In fact, as I read the SEC’s order against Kraft, I couldn’t help but think of Wells Fargo, and its notorious unauthorized customer accounts scandal.
In that case, Wells executives based their strategy on selling ever more products to customers, and measured success using something they called the cross-sell metric. Over time, pressure on employees to hit the cross-sell metric became so great, they believed they had no choice but to engage in the unauthorized accounts misconduct.
Figure 1, below, is a chart I derived from Wells Fargo to diagram how misconduct risk flows from strategic goals. It works just as well for Kraft.
Wells Fargo’s strategy focused on selling multiple products per customer, which led to sales fraud. Kraft’s strategy focused on cost cutting, which led to accounting fraud.
For both, however, the root cause was the same: senior management setting a strategy that left the company exposed to misconduct; and then creating incentives that drove employees toward committing misconduct rather than away from it.
A Word From Commissioner Crenshaw
Aside from all these accounting and strategic blunders from Kraft, we were also treated last Friday to a statement from SEC commissioner Caroline Crenshaw. She said the Kraft case demonstrates how companies strategically plan their delivery of bad news to obscure its effect on the markets — and therefore, the SEC should not necessarily base its penalties for corporate misconduct on whatever benefits the company gains from a securities law violation.
For example, Kraft first disclosed the SEC’s investigation into its accounting on Feb. 21, 2019. Kraft also said it recorded only a $25 million increase in cost of products sold in connection with its response to the SEC’s investigation, and that it didn’t expect the investigation to be “material to its current period or any prior period financial statements.”
That same day, however, Kraft also booked a massive goodwill impairment of $15.4 billion — basically admitting that the merger of Kraft and Heinz in 2015 had failed. That was the announcement that dominated headlines, and sent the company’s share price into a tailspin.
Three months later, on May 6, 2019, Kraft subsequently announced that it would restate financials for 2016, 2017, and 2018. On June 7, 2019, Kraft filed an annual report containing the restated financial results. Instead of the $25 million mentioned in February, the final cost had risen to $208 million; and Kraft said it hadn’t found any misconduct by any members of senior management — even though we now have a settlement with Kraft’s chief operating officer in hand, and another with the chief procurement officer pending. Huh?
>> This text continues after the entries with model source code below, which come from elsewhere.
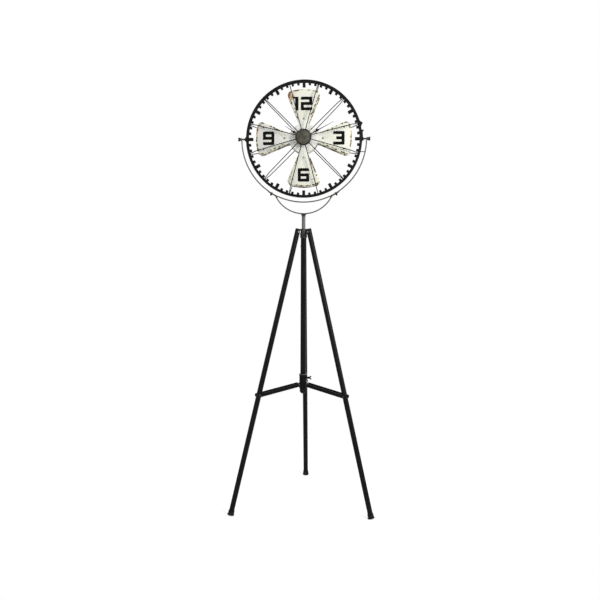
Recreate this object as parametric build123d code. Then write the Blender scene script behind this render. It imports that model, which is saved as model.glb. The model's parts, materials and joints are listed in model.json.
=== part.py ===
from build123d import *
import math
import os

# Floor-standing double-sided clock: a round open dial in a yoke, on a folding tripod.
# Lengths are millimetres. +Z is up, the front dial faces -Y, and the feet stand on z = 0.
# Every piece is built around the tripod's column and moved once, when it is written,
# so that the origin is the middle of the footprint.

# Heights of the leg hinges and the sleeve's pivots above the floor, and what follows them
leg_hinge_height = 1078
spreader_pivot_height = 477
head_top_above_hinge = 13
head_bottom_below_hinge = 22
thumb_screw_below_hinge = 12
set_screw_below_head = 33
sleeve_top_above_pivot = 41
sleeve_screw_above_pivot = 26
end_cap_below_pivot = 25

# Fits
running_clearance = 0.05
side_clearance = 0.3
cut_overrun = 1

# Tripod legs
rear_leg_angle = 90
leg_step_angle = 120
foot_circle_radius = 307.4
leg_head_gap = 3
leg_tube_radius = 10
leg_tube_wall = 1.2
leg_top_above_hinge = 11
leg_plug_depth = 2.5
leg_plug_cap = 1.5
foot_wall = 1.2
foot_flare = 2.3
foot_lip_height = 4
foot_height = 17
foot_floor_thickness = 6
foot_cut_depth = 1.2

# Tripod head
head_wall = 3.4
head_flange_step = 0.3
head_flange_height = 3
tongue_thickness = 6
tongue_half_height = 5
tongue_eye_radius = 7
hinge_bolt_radius = 2.5
hinge_bolt_head_radius = 4.6
hinge_bolt_head_height = 3.4

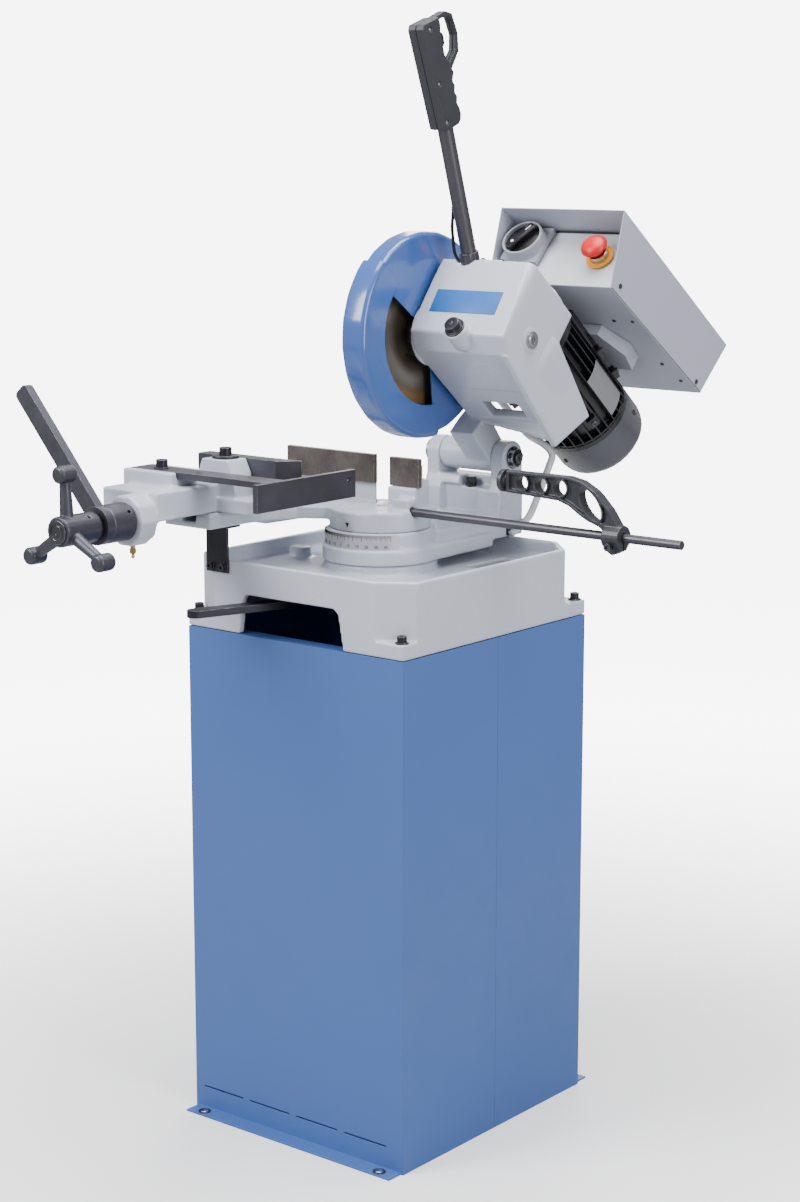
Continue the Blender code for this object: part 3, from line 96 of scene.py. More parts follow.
def on_blade(x, radius=0.0, angle=0.0):
    """Point round the spindle; angle in degrees from the head's +Y towards +Z."""
    t = math.radians(angle)
    return head(x, BLADE_Y + radius * math.cos(t), BLADE_Z + radius * math.sin(t))


def on_motor(y, radius=0.0, angle=0.0):
    """Point round the motor axis; angle in degrees from +X towards the head's +Z."""
    t = math.radians(angle)
    return head(MOTOR_X + radius * math.cos(t), y, MOTOR_Z + radius * math.sin(t))


def motor_out(angle):
    t = math.radians(angle)
    return head_dir(math.cos(t), 0, math.sin(t))


# ======================================================================
# Materials
# ======================================================================
def linear(rgb):
    return [(c / 255.0) ** 2.2 for c in rgb]


def shade(color, factor):
    return [min(1.0, v * factor) for v in color]


def lift(color, factor, add):
    return [min(1.0, v * factor + add) for v in color]


SURFACE_INPUTS = {
    "color": "Base Color", "rough": "Roughness", "metal": "Metallic",
    "normal": "Normal", "coat": "Coat Weight", "coat_rough": "Coat Roughness",
    "trans": "Transmission Weight", "ior": "IOR", "sss": "Subsurface Weight",
    "aniso": "Anisotropic", "tangent": "Tangent",
}


class Material:
    """A Principled material wired from noise layers."""

    def __init__(self, name):
        self.material = bpy.data.materials.new(name)
        self.material.use_nodes = True
        self.tree = self.material.node_tree
        self.surface = self.tree.nodes["Principled BSDF"]
        self.coords = self.node("TexCoord").outputs["Object"]

    def feed(self, socket, value):
        """Link the socket to another one, or set its value."""
        if isinstance(value, bpy.types.NodeSocket):
            self.tree.links.new(value, socket)
        elif socket.type == "RGBA":
            socket.default_value = (*value, 1.0)
        else:
            socket.default_value = value

    def node(self, kind, inputs=None, **settings):
        made = self.tree.nodes.new("ShaderNode" + kind)
        for key, value in settings.items():
            setattr(made, key, value)
        for key, value in (inputs or {}).items():
            self.feed(made.inputs[key], value)
        return made

    def stretched(self, scale):
        inputs = {"Scale": scale, "Vector": self.coords}
        return self.node("Mapping", inputs).outputs["Vector"]

    def noise(self, scale, detail, rough=0.5, vector=None):
        inputs = {"Scale": scale, "Detail": detail, "Roughness": rough,
                  "Distortion": 0.0, "Vector": vector or self.coords}
        return self.node("TexNoise", inputs).outputs["Fac"]

    def ramp(self, value, low, high, out_low=0.0, out_high=1.0, curve="LINEAR"):
        inputs = {"From Min": low, "From Max": high, "To Min": out_low,
                  "To Max": out_high, "Value": value}
        made = self.node("MapRange", inputs, clamp=True, interpolation_type=curve)
        return made.outputs["Result"]

    def multiply(self, a, b):
        return self.node("Math", {0: a, 1: b}, operation="MULTIPLY").outputs["Value"]

    def vector_math(self, operation, *inputs):
        made = self.node("VectorMath", dict(enumerate(inputs)), operation=operation)
        scalar = operation in ("LENGTH", "DOT_PRODUCT")
        return made.outputs["Value" if scalar else "Vector"]

    def mix(self, factor, a, b):
        # a colour mix has its factor at 0, its colours at 6 and 7, its result at 2
        made = self.node("Mix", {0: factor, 6: a, 7: b}, data_type="RGBA",
                         clamp_factor=True)
        return made.outputs[2]

    def edge(self, radius_mm):
        """(rounded normal, mask that is 1 on sharp convex or concave edges)"""
        bevel = self.node("Bevel", {"Radius": radius_mm * MM}, samples=4)
        flat = self.node("NewGeometry").outputs["Normal"]
        likeness = self.vector_math("DOT_PRODUCT", bevel.outputs["Normal"], flat)
        return bevel.outputs["Normal"], self.ramp(likeness, low=0.995, high=0.86)

    def bump(self, height, strength, depth_mm, normal=None):
        inputs = {"Strength": strength, "Distance": depth_mm * MM, "Height": height}
        if normal is not None:
            inputs["Normal"] = normal
        return self.node("Bump", inputs).outputs["Normal"]

    def set(self, **values):
        for key, value in values.items():
            self.feed(self.surface.inputs[SURFACE_INPUTS[key]], value)
        return self.material


# Shared arguments: rough is the mean roughness, strength the weight of the fine
# bump, edge_mm the radius of the rounded shading on edges.
def paint(name, rgb, rough, grain=900.0, grain_mm=0.10, strength=0.25, edge_mm=1.0,
          wear_and_sheen=0.35, coat=0.0, waves=0.0, dirt=0.12):
    """Sprayed or powder-coated metal. grain is the noise scale of its skin and
    grain_mm its depth; wear_and_sheen makes the edges paler, partly as worn paint and
    partly as a painted highlight on edges that catch the light; waves adds a slow
    unevenness."""
    m = Material(name)
    base = linear(rgb)
    clouds = m.ramp(m.noise(scale=2.3, detail=3), low=0.3, high=0.7)
    tone = m.mix(clouds, shade(base, 0.955), shade(base, 1.035))
    normal, edges = m.edge(edge_mm)
    patches = m.ramp(m.noise(scale=60, detail=5, rough=0.6), low=0.42, high=0.66)
    # edges paler: partly worn paint, partly a painted highlight where edges catch the
    # light
    pale_edges = m.multiply(m.multiply(edges, patches), wear_and_sheen)
    tone = m.mix(pale_edges, tone, lift(base, factor=1.35, add=0.03))
    stains = m.ramp(m.noise(scale=9, detail=6, rough=0.65), low=0.52, high=0.8)
    tone = m.mix(m.multiply(stains, dirt), tone, shade(base, 0.72))
    skin = m.noise(scale=grain, detail=2)
    normal = m.bump(skin, strength, grain_mm, normal)
    if waves:
        normal = m.bump(m.noise(scale=38, detail=2), waves, depth_mm=0.6, normal=normal)
    gloss = m.ramp(m.noise(scale=14, detail=4), low=0.3, high=0.75,
                   out_low=rough - 0.05, out_high=rough + 0.08)
    return m.set(color=tone, rough=gloss, normal=normal, coat=coat, coat_rough=0.12)


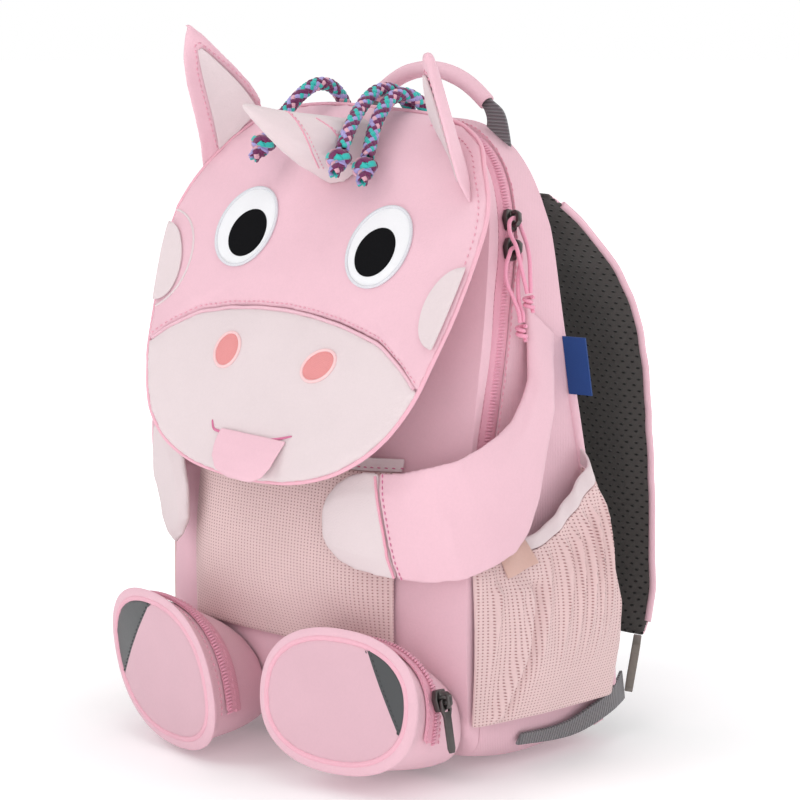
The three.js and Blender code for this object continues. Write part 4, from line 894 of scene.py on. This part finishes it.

The Kraft example, Crenshaw said, is far from unique. So shouldn’t corporate penalties be based on actual misconduct, rather than “quantifiable benefits” of misconduct that might be impossible to determine, because the company buries the violation in a pile of other bad news?
Crenshaw’s words are worth quoting at length:
[T]he imprecision of measuring corporate benefits is not just a result of complexity. Corporate defendants strategically release bad news in ways that dampen or obscure the market’s reaction. The resulting change in stock price therefore may not be an effective way to measure corporate benefits …
In considering the appropriate penalty to impose in actions brought by the SEC, I am concerned about corporate issuers benefitting from information bundling. To the extent corporations thereby make it more difficult to measure corporate benefit, that merely reinforces my inclination in setting penalties to focus more heavily on other factors, such as punishing misconduct and effectively deterring future violations.
Crenshaw has talked before about the need to revisit SEC penalty policy, in favor of a more muscular use of them to punish companies for misconduct. I believe she is a stalking horse of sorts for chairman Gary Gensler, staking out bold positions so he can come in later with more measured proposals that still advance the football in the same direction.
So when Crenshaw speaks, I take notes. I’d advise others to do the same.